UM Native American Artifacts on Display in New Orleans

Six pots from campus collection are part of the Historic New Orleans Collection's exhibit

These ceramic objects from UM’s Davies collection, dating back to 1400, were used by Native Americans in the Mississippi Valley. The objects are on display at The Historic New Orleans Collection. Photo by Robert Jordan/Ole Miss Communications

OXFORD, Miss. – The University of Mississippi’s Department of Sociology and Anthropology has loaned six ceramic vessels from its collection to The Historic New Orleans Collection for an exhibit about this region of the country.

This is the first time the department has loaned these objects for display by a non-university entity.
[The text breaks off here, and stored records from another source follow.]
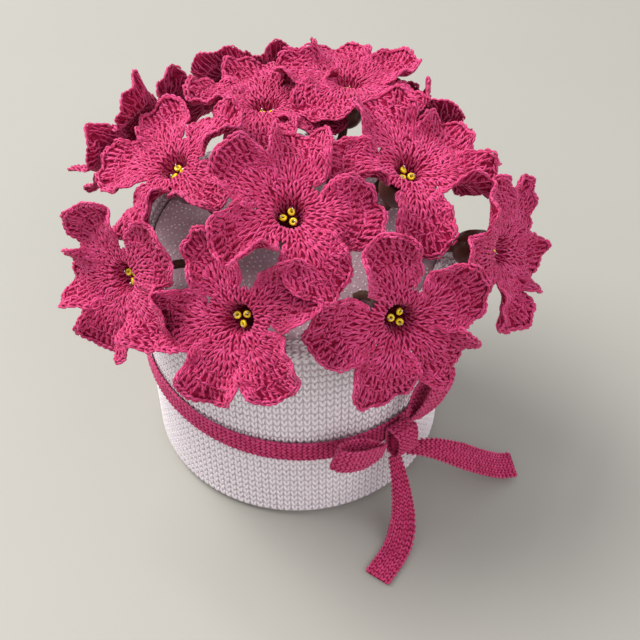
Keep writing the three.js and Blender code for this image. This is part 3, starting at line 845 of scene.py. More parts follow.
@dataclass
class Corolla:
    """One crocheted flower: rounds of stitches down the tube and out over five ruffled petals.

    Sizes are in millimetres on the flower's own axes, with its throat at the origin.
    """

    bloom: Bloom
    number: int
    throat: float = 5.4
    half_width: float = 10.8
    end_radius: float = 9.0
    sweep: float = math.radians(153)
    notch_margin: float = math.radians(1.5)
    shoulder: float = 0.93
    mean_lift: float = 14.0
    mean_curl: float = -30.0
    curl_per_lift: float = 1.25
    middle: float = -0.6
    yarn: float = 0.335
    foot: float = 8.8
    corner: float = 0.13
    web: float = 0.13
    shortest: float = 0.9
    jog: float = 0.15
    roll: float = 1.2
    most_roll: float = 108.0
    free_roll: float = 35.0
    free_tip: float = 12.0
    ruffle_range: tuple[float, float] = (1.35, 1.9)
    frill: float = 0.85
    rim: float = 0.8
    dish: float = 0.8
    funnel: tuple[tuple[float, ...], ...] = (
        (0.0, 1.2, 3.9, 10.0),
        (5.4, 4.8, 4.2, 3.0),
        (0.0, -0.9, -3.5, -9.5),
    )

    def __post_init__(self) -> None:
        """Works out each petal's share of the flower, and draws its ruffles."""
        self.random = np.random.default_rng(700 + self.number)
        draw = self.random.uniform
        petals, loose = self.bloom.petals, self.bloom.loose
        self.directions = np.radians([petal.direction for petal in petals])
        self.lifts = np.array([petal.lift for petal in petals], float)
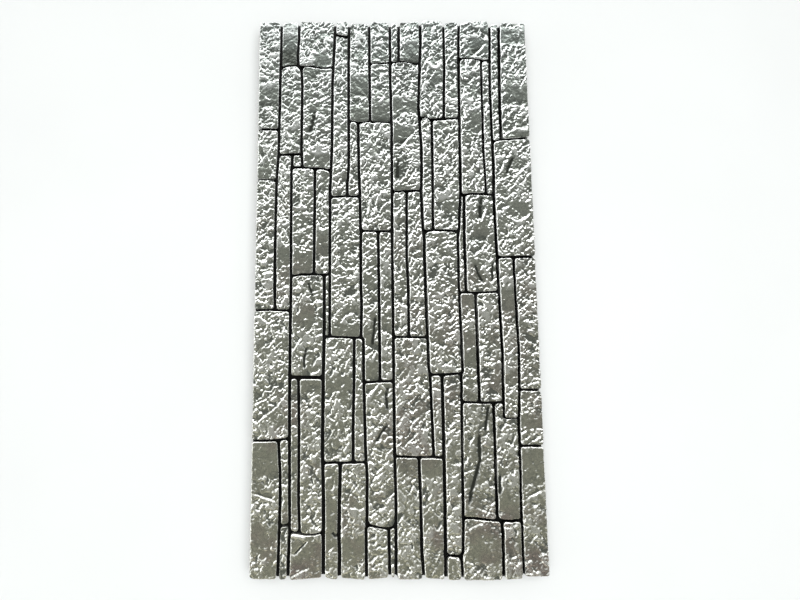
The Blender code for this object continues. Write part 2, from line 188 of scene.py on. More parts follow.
# %% Centre lines of the joints
# Along the panel, as (distance up, distance across). "left" and "right" are its long edges.
LONG_LINES = {
    "left": [(0, 0), (1200, 0)],
    "right": [(0, 600), (1200, 600)],
    "a": [(4, 56.5), (153, 59.5), (203, 59), (271, 54.5)],
    "b": [(4, 77), (103, 79), (352, 76), (600, 76.5), (799, 75), (848, 75), (883, 77.5)],
    "c": [(89, 99.5), (153, 97), (302, 96.5), (396, 94.5)],
    "d": [(4, 147.5), (153, 147.5), (252, 145), (401, 146), (501, 148), (617, 147.5)],
    "e": [(4, 179.5), (54, 180), (83, 178.5), (225, 181.5)],
    "f": [(228, 208), (302, 208), (401, 210.5), (481, 211)],
    "g": [(4, 234), (98, 233.5), (103, 235.5), (203, 236.5), (252, 233.5), (401, 230.5),
          (481, 230.5),
          (486, 225.5), (550, 227), (600, 225.5), (699, 226), (799, 224.5), (848, 222.5),
          (958, 221.5)],
    "h": [(4, 280.5), (95, 279.5)],
    "i": [(4, 293), (153, 294.5), (252, 293), (699, 293.5), (948, 295.5), (1047, 294),
          (1196, 294.5)],
    "j": [(4, 348.5), (54, 345.5), (153, 345), (237, 343)],
    "k": [(239, 373), (401, 369), (421, 366.5), (650, 362.5), (699, 363), (719, 360.5), (799, 358),
          (848, 360), (898, 360.5), (997, 355.5), (1146, 363), (1196, 363)],
    "l": [(4, 392.5), (252, 394.5), (404, 394)],
    "m": [(4, 426), (44, 424.5), (54, 428), (103, 430), (406, 434.5), (411, 437.5), (600, 434.5),
          (699, 435.5), (719, 439), (799, 444), (1047, 447), (1146, 449), (1196, 451.5)],
    "n": [(4, 507.5), (54, 509), (93, 509), (113, 507.5)],
    "o": [(115, 499.5), (347, 500)],
    "p": [(4, 548.5), (153, 548.5), (203, 550), (302, 550.5), (372, 554), (451, 556.5), (650, 553)],
    "q": [(543, 43), (600, 41.5), (749, 41.5), (826, 42.5), (898, 46.5), (1196, 49)],
    "r": [(487, 159), (799, 159.5), (898, 163.5), (1047, 164.5), (1146, 169), (1196, 171)],
    "s": [(393, 264.5), (709, 263.5)],
    "t": [(486, 326.5), (600, 326.5), (650, 324.5), (799, 326.5)],
    "u": [(352, 470.5), (576, 469.5)],
    "v": [(583, 449.5), (699, 449.5), (791, 451.5)],
    "w": [(315, 519.5), (451, 521.5), (769, 516), (848, 518), (1047, 517), (1196, 521)],
    "x": [(620, 125.5), (850, 126.5)],
    "y": [(856, 98.5), (898, 96.5), (1047, 97), (1087, 95)],
    "z": [(792, 197), (819, 197), (838, 199), (878, 200.5), (1097, 200.5), (1196, 202.5)],
    "aa": [(717, 382), (799, 383.5), (964, 384.5)],
    "bb": [(797, 500), (898, 497), (1105, 498.5)],
    "cc": [(1092, 88), (1117, 86), (1161, 89), (1196, 89)],
    "dd": [(961, 248), (1196, 247.5)],
    "ee": [(1104, 313.5), (1196, 314.5)],
    "ff": [(971, 411.5), (1097, 415.5), (1196, 415.5)],
    "gg": [(919, 537.5), (997, 537), (1196, 541.5)],
    # The inner corner of the one stone shaped like an L: a line inside it, and so with no gap.
    "elbow": [(115, 516.5), (347, 516.5)],
}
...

Each artifact is part of the “New Orleans, the Founding Era” exhibit, which celebrates the 300th anniversary of the founding of the city beginning with Native American groups of the area through European arrival and the forced migration of enslaved people.
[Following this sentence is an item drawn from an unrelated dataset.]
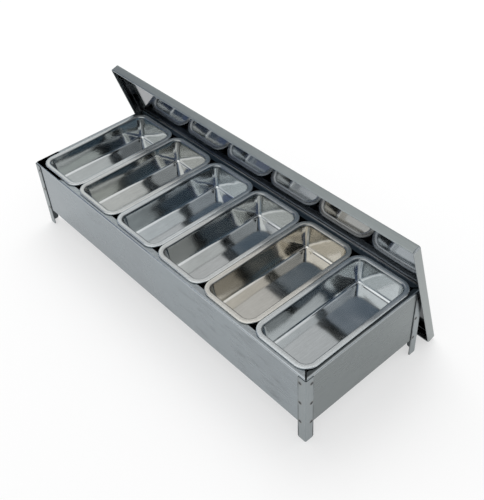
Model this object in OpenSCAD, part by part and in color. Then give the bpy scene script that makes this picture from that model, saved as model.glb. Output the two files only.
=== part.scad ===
// Six-tray topping box in sheet metal: a long box on four angle legs, six drawn trays hung
// in a row by their rims, and one loose cover pan that leans behind the box.
// X runs along the row of trays, -Y is the front and Z is up. Z = 0 is the table.

/* [Box] */
// Length over the legs
body_length = 620; // [500:1:760]
// Depth over the legs, front to rear
body_depth = 218; // [206:1:240]
// Height of the top ledges above the table
body_height = 125; // [105:1:180]
// Height of the underside above the table
underside = 32; // [12:1:45]
// Thickness of the body and cover sheet
sheet = 1; // [0.6:0.1:1.5]
// Outside radius of every fold
fold = 2; // [1.6:0.1:3]
// Width of the ledges folded in along the front and the rear
long_ledge = 10; // [8:0.5:11]
// Width of the ledges folded in along the two ends
end_ledge = 8; // [4:0.5:9]
// Slit between two ledges where they are mitred
mitre_slit = 1.2; // [0.6:0.1:3]
// Length of front ledge cut away at the front left corner
front_relief = 74; // [0:1:90]
// Length of left end ledge cut away at the same corner
end_relief = 40; // [0:1:60]
// Height of the folded-up edges of the base
base_flange = 14; // [8:1:20]
// Square notch in each corner of the base
base_notch = 6; // [5:0.5:12]

/* [Legs] */
// Width of each face of a leg angle
leg_face = 14; // [12:0.5:26]
// Gap between the top of a leg and the top ledges
leg_drop = 2.4; // [2:0.1:8]
// Radius of the free corners at the foot
foot_round = 3; // [1:0.5:6]
// Radius of a spot-weld dimple at the surface
weld_radius = 2.4; // [1.2:0.1:3.5]
// Radius of a spot-weld dimple at its bottom
weld_floor_radius = 1.5; // [0.8:0.1:2.5]
// Depth of a spot-weld dimple
weld_depth = 0.4; // [0.2:0.05:0.5]
// Distance from the free edge of a leg to its dimples
weld_edge = 4; // [3.6:0.1:7]
// Distance of the top dimples from the top of the leg
weld_top = 10; // [5:0.5:16]
// Distance of the bottom dimples from the underside
weld_low = 4; // [3:0.5:16]
// Number of dimples on each face of a leg
weld_count = 3; // [2:1:5]

/* [Trays] */
// Width of a tray over its rim, along the row
tray_width = 100.4; // [60:0.1:124]
// Length of a tray over its rim, front to rear
tray_length = 203; // [198:0.5:207]
// Depth of a tray inside, below its rim
tray_depth = 38; // [25:1:45]
// Width of the rim
rim_width = 8; // [7:0.5:9]
// Outside radius of the curled edge of the rim
rim_curl = 1.3; // [1:0.1:1.8]
// Thickness of the tray sheet
tray_sheet = 0.8; // [0.5:0.1:0.9]
// Radius of the opening at its corners
opening_radius = 13; // [12:0.5:20]
// How much the walls lean in between the rim and the floor
tray_draft = 7; // [6.5:0.1:7.5]
// Radius where the rim turns down into the wall
lip_radius = 2.5; // [1.8:0.1:3]
// Radius between the wall and the floor, inside
floor_radius = 5; // [3:0.5:6]
// Gap between two neighbouring rims
tray_gap = 0.4; // [0.3:0.1:2]
// Gap between the rims and the ledges under them
seat_gap = 0.3; // [0.2:0.1:1]
// How far the row sits forward of the middle of the box
row_forward = 1.5; // [1.5:0.1:2.4]
// How far the row sits to the right of the middle of the box
row_right = 2; // [0:0.1:3]

/* [Cover] */
// Depth of the skirt round the cover
skirt = 14; // [10:0.5:25]
// Play between the legs and the cover skirt at each end
cover_play_end = 7; // [2.5:0.5:8]
// Play between the legs and the cover skirt at front and rear
cover_play_side = 3; // [1.5:0.5:6]
// Height of the hem folded inside the free edge of the skirt
hem = 5; // [3:0.5:8]
// Slit at each corner where two skirts meet
corner_slit = 0.4; // [0.2:0.1:1]
// Lean of the cover away from upright
lean = 17; // [14:0.5:18]
// Gap between the cover and the rear corners it leans on
lean_gap = 0.3; // [0.2:0.1:1]
// How far the cover stands to the left of the middle of the box
cover_left = 3; // [0:0.5:3.5]

/* [Hidden] */
$fn = 48;
tray_count = 6;
// Amount by which a cutter runs past the face it cuts
over = 1;

// Outer faces of the body panels, inside the legs
panel_x = body_length / 2 - sheet;
panel_y = body_depth / 2 - sheet;
body_rise = body_height - underside;
// Inside radius of a leg's fold, which the panel corners stay clear of
leg_inside = fold - sheet;
leg_top = body_height - leg_drop;

// Cover, and where its outer bottom edge stands when it leans on the tops of the rear legs
cover_length = body_length + 2 * (cover_play_end + sheet);
cover_depth = body_depth + 2 * (cover_play_side + sheet);
cover_foot_z = skirt * sin(lean);
cover_foot_back = body_depth / 2
    + (sheet + lean_gap + sin(lean) * (leg_top - cover_foot_z)) / cos(lean);

// The middle of the box is set right and forward, so that box and cover together are centred
body_x = cover_left;
body_y = (body_depth / 2 - cover_foot_back) / 2;
cover_foot_y = cover_foot_back + body_y;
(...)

The native objects loaned by the university are from the Walls site in northwest Mississippi and date back to around the year 1200. Other items in the exhibit come from museums in Spain, France and Canada as well as from other U.S. institutions, including the Peabody Museum at Harvard University.

“We are very excited to be part of The Historic New Orleans Collection’s exhibit on display in the French Quarter,” said Robbie Ethridge, professor of anthropology. “We hope this will allow our collection to gain some exposure to generate interest and let people know what we have here at the university.”
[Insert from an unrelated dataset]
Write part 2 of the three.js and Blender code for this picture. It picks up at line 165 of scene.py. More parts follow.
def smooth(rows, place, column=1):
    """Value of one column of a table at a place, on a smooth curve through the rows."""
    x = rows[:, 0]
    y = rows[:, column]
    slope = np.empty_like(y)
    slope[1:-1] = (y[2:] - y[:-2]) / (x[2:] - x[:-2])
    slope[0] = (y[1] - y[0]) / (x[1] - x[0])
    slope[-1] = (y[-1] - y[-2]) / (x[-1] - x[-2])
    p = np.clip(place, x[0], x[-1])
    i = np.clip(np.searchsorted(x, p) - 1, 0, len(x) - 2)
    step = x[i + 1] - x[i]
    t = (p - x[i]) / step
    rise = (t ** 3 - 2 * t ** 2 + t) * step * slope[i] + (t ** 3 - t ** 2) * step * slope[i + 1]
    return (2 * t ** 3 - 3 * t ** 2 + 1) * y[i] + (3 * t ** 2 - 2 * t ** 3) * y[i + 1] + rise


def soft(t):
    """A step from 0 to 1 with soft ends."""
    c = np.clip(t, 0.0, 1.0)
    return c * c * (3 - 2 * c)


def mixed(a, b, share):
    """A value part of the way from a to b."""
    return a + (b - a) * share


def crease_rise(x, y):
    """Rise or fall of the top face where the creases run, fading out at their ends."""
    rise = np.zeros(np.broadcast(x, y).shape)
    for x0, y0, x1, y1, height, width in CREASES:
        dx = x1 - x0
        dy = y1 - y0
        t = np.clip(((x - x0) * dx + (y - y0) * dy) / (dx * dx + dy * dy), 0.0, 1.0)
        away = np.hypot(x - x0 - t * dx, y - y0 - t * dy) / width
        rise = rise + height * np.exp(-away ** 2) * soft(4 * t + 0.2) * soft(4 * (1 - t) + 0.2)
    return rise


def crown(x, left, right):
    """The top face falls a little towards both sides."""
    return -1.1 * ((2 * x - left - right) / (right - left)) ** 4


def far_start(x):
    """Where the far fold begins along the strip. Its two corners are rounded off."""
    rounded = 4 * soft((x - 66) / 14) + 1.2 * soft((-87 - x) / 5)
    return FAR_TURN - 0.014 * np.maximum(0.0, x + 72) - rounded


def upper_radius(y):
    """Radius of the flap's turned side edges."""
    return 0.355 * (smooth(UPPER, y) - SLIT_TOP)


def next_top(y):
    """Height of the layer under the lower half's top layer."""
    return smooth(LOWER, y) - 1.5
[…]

Ethridge was instrumental in allowing these objects to be on display at THNOC. She was initially contacted to write descriptions of several artifacts already in the exhibit and suggested THNOC also exhibit these pots, which were most likely used as part of rituals and religion for Native Americans.

“This exhibition offers visitors an opportunity to reflect on the complicated and often messy nature of New Orleans’s birth and early years,” said Erin M. Greenwald, historian and exhibition curator. “It examines the lived experiences of the settlement’s earliest inhabitants, a majority of whom – including French and Canadian soldiers, French convicts and enslaved Africans – were unwilling participants in France’s colonization of the lower Mississippi Valley.”

These ceramic effigy vessels are on loan to The Historic New Orleans Collection by UM’s Department of Sociology and Anthropology. The vessels are on display through the end of May. Photo by Robert Jordan/Ole Miss Communications

The Center for Archaeological Research at UM houses an extensive collection of 1,300 boxes filled with objects from more than 500 sites, many of which are Native American. The collection also includes Inuit artifacts, baskets and beadwork from Native Americans in the Southwest and military objects from the Civil War and World War I, among other items.

“It is exciting for the Department of Sociology and Anthropology and the Center for Archaeological Research to share these incredible resources with a wider audience,” said Maureen Meyers, assistant professor of anthropology. “We hope it spurs more interest in Mississippi’s native past and present communities and is the first of many more exhibits of our collection.”

The exhibit is on display through May 27 at The Historic New Orleans Collection, at 533 Royal St. Hours of operation are 9:30 a.m.-4:30 p.m. Tuesdays-Saturdays and 10:30 a.m.-4:30 p.m Sundays.